Our other event for Tuesday was a fundraiser for Cleveland City Councilperson Phyllis Cleveland (Ward 5) that took place in the early evening hours in the Penthouse of "Skylight Financial" on West 25th Street.

We rode the elevator up to the party with her fellow City Councilperson Tony Brancatelli(Ward 12) and once again, we got to say "hello" to former councilpersons Ms. Helen K. Smith and Mr. John Zayac who we had met the previous week at the fundraiser for Councilperson Cummins (Ward 14).

We met and exchanged contact information with a young man who immigrated to the United States from India and now owns a business in Councilperson Cleveland's ward. We also encountered Mr. Benny Bonanno who now works for a local firm that has made use of the services of"Margaret W. Wong and Associates" several times over the years.

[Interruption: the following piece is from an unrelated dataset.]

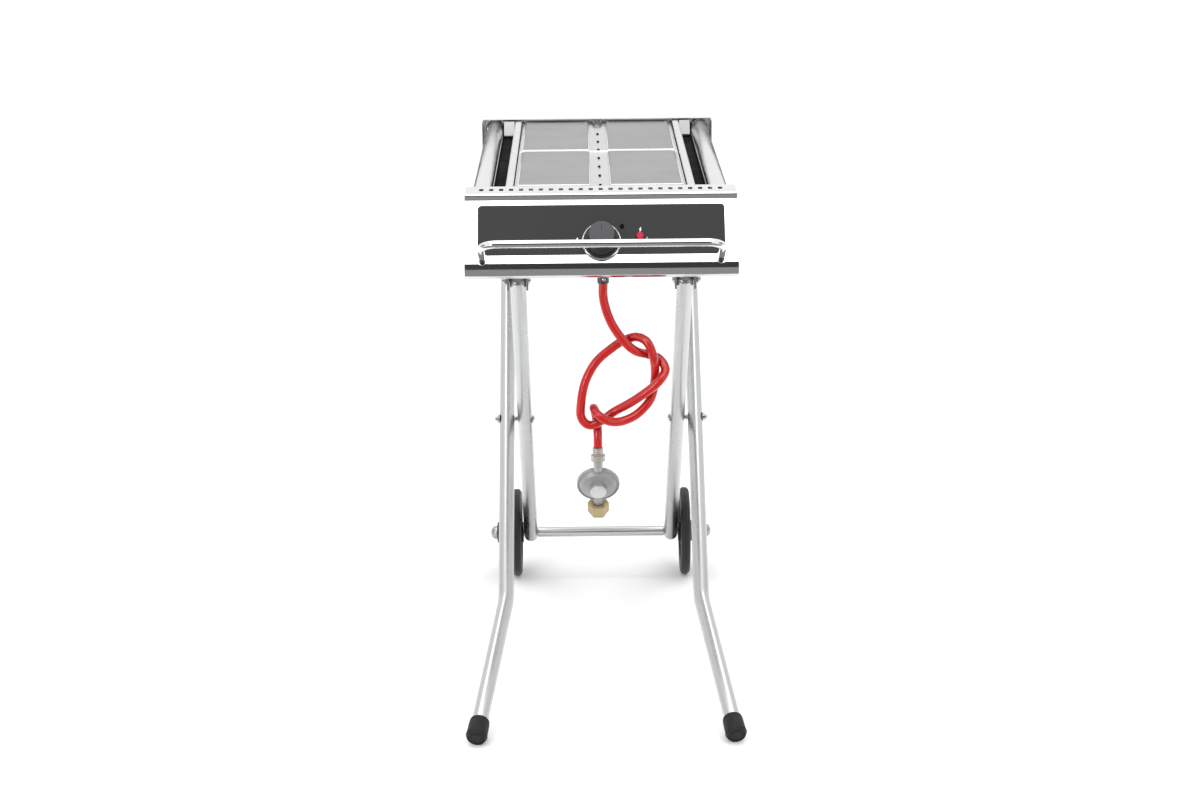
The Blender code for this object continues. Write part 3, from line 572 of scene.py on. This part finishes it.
def slab(outline, height):
    """A bmesh of a flat plate: the loop of points `outline`, raised by the vector `height`."""
    mesh = bmesh.new()
    face = mesh.faces.new([mesh.verts.new(point) for point in outline])
    grown = bmesh.ops.extrude_face_region(mesh, geom=[face])
    raised = [part for part in grown["geom"] if isinstance(part, bmesh.types.BMVert)]
    bmesh.ops.translate(mesh, vec=height, verts=raised)
    return mesh


def strip(name, one, two):
    """A mesh of one row of faces between two lines of points."""
    mesh = bmesh.new()
    rows = [[mesh.verts.new(point) for point in line] for line in (one, two)]
    for index in range(len(one) - 1):
        mesh.faces.new((rows[0][index], rows[0][index + 1], rows[1][index + 1], rows[1][index]))
    data = bpy.data.meshes.new(name)
    mesh.to_mesh(data)
    mesh.free()
    return data


# ---------------------------------------------------------------- gas hose and what is on it

def smooth_route(points, steps=12):
    """Points on a Catmull-Rom curve through `points`."""
    points = [Vector(point) for point in points]
    ends = [points[0] * 2 - points[1]] + points + [points[-1] * 2 - points[-2]]
    fine = []
    for a, b, c, d in zip(ends, ends[1:], ends[2:], ends[3:]):
        for index in range(steps):
            t = index / steps
            fine.append(0.5 * (2 * b + (c - a) * t + (2 * a - 5 * b + 4 * c - d) * t * t
                               + (3 * b - a - 3 * c + d) * t ** 3))
    return fine + [points[-1]]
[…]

Other good conversations that we had were with Mr. Omar Quadir, a photo journalist with the "East Side Daily News" and Ms. Sarah Sherrod who accompanied him. Mr. Quadir has known Councilperson Cleveland since they were both seven years old and he acted as the official photographer for her first campaign for Cleveland City Council.

Just before the councilperson spoke, we introduced ourselves to Mr. Bob Knox who formed "Passion for Fishing" which introduces young people to the sport. In fact, Mr. Knox planned to take some 50 youngsters to Edgewater Park for an outing the next day. 

During her short address, Councilperson Cleveland observed that there are a lot of great things going on in Cleveland at this time but serious challenges ahead. She there asked us to do all that we could to ensure Mayor Jackson's re-election as well as that of the current city councilpersons such as herself because they have formed a great team. If we "took our hands off the wheel now" she contended, the results could be "disastrous" like what is happening in Washington, D.C.